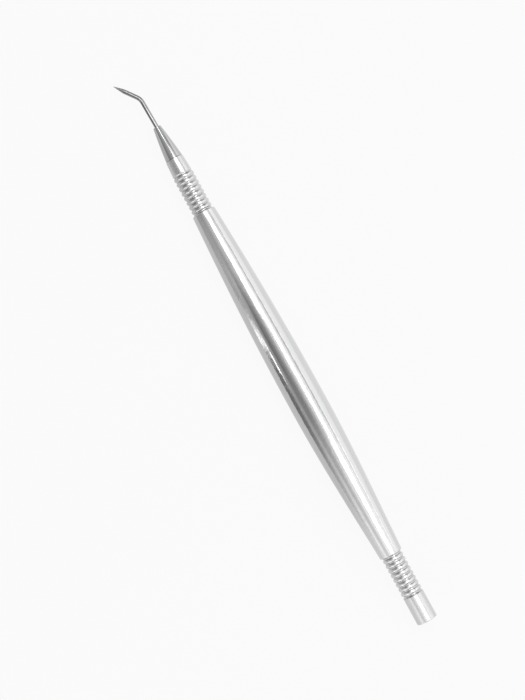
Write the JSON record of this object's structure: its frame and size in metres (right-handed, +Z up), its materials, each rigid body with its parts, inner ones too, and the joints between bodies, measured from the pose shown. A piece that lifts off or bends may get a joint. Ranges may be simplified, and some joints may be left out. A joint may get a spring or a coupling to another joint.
{
  "type": "lash lift tool",
  "caption": "Slim turned metal lash tool: a bent pointed needle in a screw-on steel cone, ringed finger grips, a spindle-shaped barrel and a plain round end cap.",
  "frame": {"origin": "middle of the tool's length, under its axis, on the surface that its belly rests on", "axes": "+X along the tool's axis towards the needle, +Y to the side that the needle bends to, +Z up"},
  "size_m": [0.14, 0.0086, 0.0085],
  "materials": {
    "needle_steel": "polished",
    "cone_steel": "polished",
    "grip_aluminium": "bright turned",
    "barrel_aluminium": "satin, fine brushed"
  },
  "bodies": {
    "handle": {"handle_barrel": "barrel_aluminium", "front_grip": "grip_aluminium", "rear_grip": "grip_aluminium"},
    "tip": {"tip_cone": "cone_steel", "pick_needle": "needle_steel"},
    "cap": {"end_cap": "grip_aluminium"}
  },
  "joints": [
    {"name": "tip_unscrew", "type": "slide", "parent": "handle", "child": "tip", "axis": [1, 0, 0], "range_m": [0, 0.006]},
    {"name": "cap_unscrew", "type": "slide", "parent": "handle", "child": "cap", "axis": [-1, 0, 0], "range_m": [0, 0.006]}
  ]
}
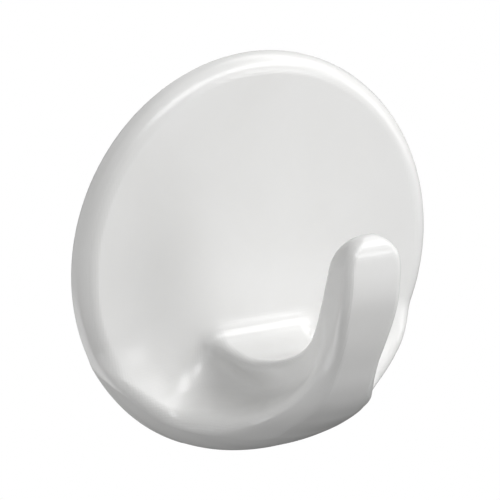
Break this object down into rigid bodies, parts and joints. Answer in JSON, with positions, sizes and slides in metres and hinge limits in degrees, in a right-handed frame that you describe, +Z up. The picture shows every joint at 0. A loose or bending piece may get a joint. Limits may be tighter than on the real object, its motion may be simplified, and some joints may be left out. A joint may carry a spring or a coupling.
{
  "type": "adhesive wall hook",
  "caption": "Round white wall hook: a rimmed plate with a moulded J-shaped hook, held by a stretch-release adhesive strip with a hidden pull tab and a peel-off liner.",
  "frame": {"origin": "centre of the bonded face on the wall: the middle of the strip's bonded length and the axis of the round plate, on the outer face of the release liner", "axes": "+Y points straight into the wall, +Z up along the wall, +X to the right as seen from in front; the hook stands out towards -Y"},
  "size_m": [0.045, 0.0261, 0.0448],
  "materials": {
    "white_gloss_plastic": "glossy moulded, fine orange peel",
    "foam_core": "matte closed-cell foam",
    "clear_adhesive": "tacky semi-gloss film",
    "tab_film": null,
    "liner_paper": "silicone-coated paper, satin"
  },
  "bodies": {
    "hook": {"hook_body": "white_gloss_plastic", "strip_core": "foam_core", "hook_side_adhesive": "clear_adhesive", "wall_side_adhesive": "clear_adhesive"},
    "pull_tab": {"tab_film_front": "tab_film", "tab_film_back": "tab_film"},
    "release_liner": {"release_liner": "liner_paper"}
  },
  "joints": [
    {"name": "tab_pull", "type": "slide", "parent": "hook", "child": "pull_tab", "axis": [0, 0, -1], "range_m": [0, 0.12], "stiffness_N_per_m": 100, "deforming": ["strip_core", "hook_side_adhesive", "wall_side_adhesive"]},
    {"name": "liner_peel", "type": "hinge", "parent": "hook", "child": "release_liner", "pos_m": [0, -0.0001, 0.0155], "axis": [1, 0, 0], "range_deg": [0, 150]}
  ]
}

** Request **
Within the listing above, find every line containing the string "frame" and return it.

** Right answer **
Write the JSON record of this object's structure: its frame and size in metres (right-handed, +Z up), its materials, each rigid body with its parts, inner ones too, and the joints between bodies, measured from the pose shown. A piece that lifts off or bends may get a joint. Ranges may be simplified, and some joints may be left out. A joint may get a spring or a coupling to another joint.
  "frame": {"origin": "middle of the tool's length, under its axis, on the surface that its belly rests on", "axes": "+X along the tool's axis towards the needle, +Y to the side that the needle bends to, +Z up"},
Break this object down into rigid bodies, parts and joints. Answer in JSON, with positions, sizes and slides in metres and hinge limits in degrees, in a right-handed frame that you describe, +Z up. The picture shows every joint at 0. A loose or bending piece may get a joint. Limits may be tighter than on the real object, its motion may be simplified, and some joints may be left out. A joint may carry a spring or a coupling.
  "frame": {"origin": "centre of the bonded face on the wall: the middle of the strip's bonded length and the axis of the round plate, on the outer face of the release liner", "axes": "+Y points straight into the wall, +Z up along the wall, +X to the right as seen from in front; the hook stands out towards -Y"},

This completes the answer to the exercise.